Rav Shlomo’s response is classic. “I have high hopes for you, but until we have a personal relationship, you are not my talmid – and if you are not a talmid, you will not grow!”
Another classic, which every rebbe should savor. A secular Jew once visited and found the Rosh Yeshivah surrounded by talmidim (which was common). “Are they your students?” he asked. “No” was his reply, “they are my partners.”
Chazal (Moed Kattan 17a) quotes a criterion as the barometer for determining a talmid’s appreciation of his rebbe: “If (in your eyes) the rebbe is like a Ministering Angel, then learn Torah from him.” Simply, this means the student must be in awe of his rebbe. Horav Shmuel Rosenberg, zl, Rav of Undsdorf, explained this practically. Chazal teach that a malach, angel, does not perform more than one mission at a time, so that he be completely focused on and committed to his Heavenly mission (so to speak). Likewise, the rebbe who wants to reach his students, who wants to see them achieve shleimus, perfection, cannot be busy with other things.
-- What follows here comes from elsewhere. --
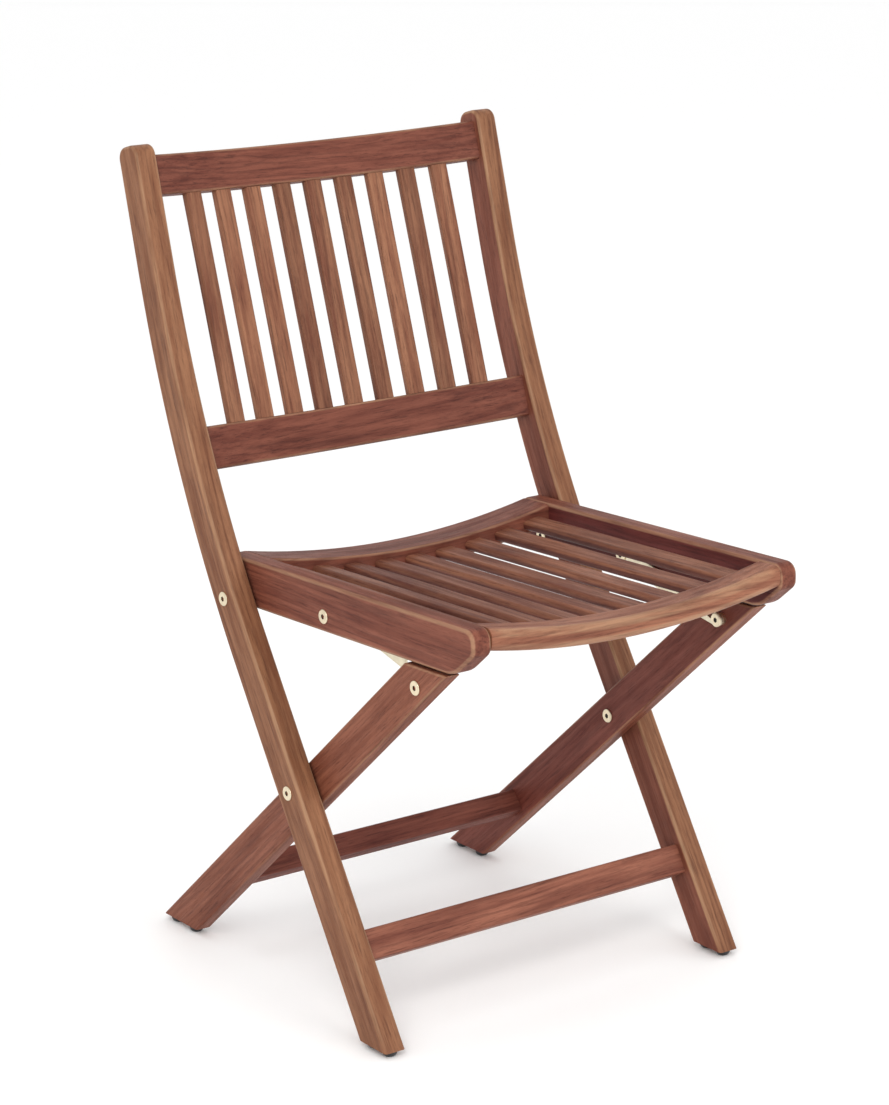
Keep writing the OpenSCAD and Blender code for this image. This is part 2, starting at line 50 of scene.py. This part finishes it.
camera = {"left": 2.0860, "ahead": 2.5756, "height": 1.4218, "tilt": 74.526, "turn": -36.70,
          "lens": 108.32, "sensor": 36.0}  # metres, degrees and millimetres; ahead is from the posts' front
floor = {"halfWidth": 30.0, "color": (0.97, 0.97, 0.97, 1), "roughness": 0.8}
studio = {
    "aim": Vector((0, 0.05, 0.45)),
    "world": 1.02,
    "lamps": [  # place, size, power, colour
        (Vector((-2.4, -2.0, 2.6)), 1.6, 46.0, (1.0, 0.98, 0.95)),
        (Vector((0.4, -3.0, 1.6)), 1.6, 22.0, (1.0, 0.98, 0.96)),
    ],
}


def addCamera():
    lens = bpy.data.cameras.new("camera")
    lens.sensor_fit = "VERTICAL"
    lens.sensor_height = camera["sensor"]
    lens.lens = camera["lens"]
    obj = bpy.data.objects.new("camera", lens)
    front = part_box("left_post")[0][1]
    obj.location = (-camera["left"], front - camera["ahead"], camera["height"])
    obj.rotation_euler = (math.radians(camera["tilt"]), 0, math.radians(camera["turn"]))
    bpy.context.scene.collection.objects.link(obj)
    bpy.context.scene.camera = obj


def addFloor():
    bm = bmesh.new()
    bmesh.ops.create_grid(bm, x_segments=1, y_segments=1, size=floor["halfWidth"])
    mesh = bpy.data.meshes.new("floor")
    bm.to_mesh(mesh)
    bm.free()
    obj = bpy.data.objects.new("floor", mesh)
    bpy.context.scene.collection.objects.link(obj)
    paint = bpy.data.materials.new("floorPaint")
    paint.use_nodes = True
    shader = paint.node_tree.nodes["Principled BSDF"]
    shader.inputs["Base Color"].default_value = floor["color"]
    shader.inputs["Roughness"].default_value = floor["roughness"]
    mesh.materials.append(paint)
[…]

His focus should be entirely on his students.
Horav Bunim, zl, m’Peshischa explains this practically. Is anyone able to even begin fathoming the spiritual plane of a malach? An angel is so far beyond us that, as mortals, we do not begin to understand anything about them. This is how a student should view his rebbe – as an individual who is spiritually distant from him. There is one caveat: a rebbe can bring himself close to his talmid, and thereby close the gap, in order to enhance the relationship – when necessary/appropriate.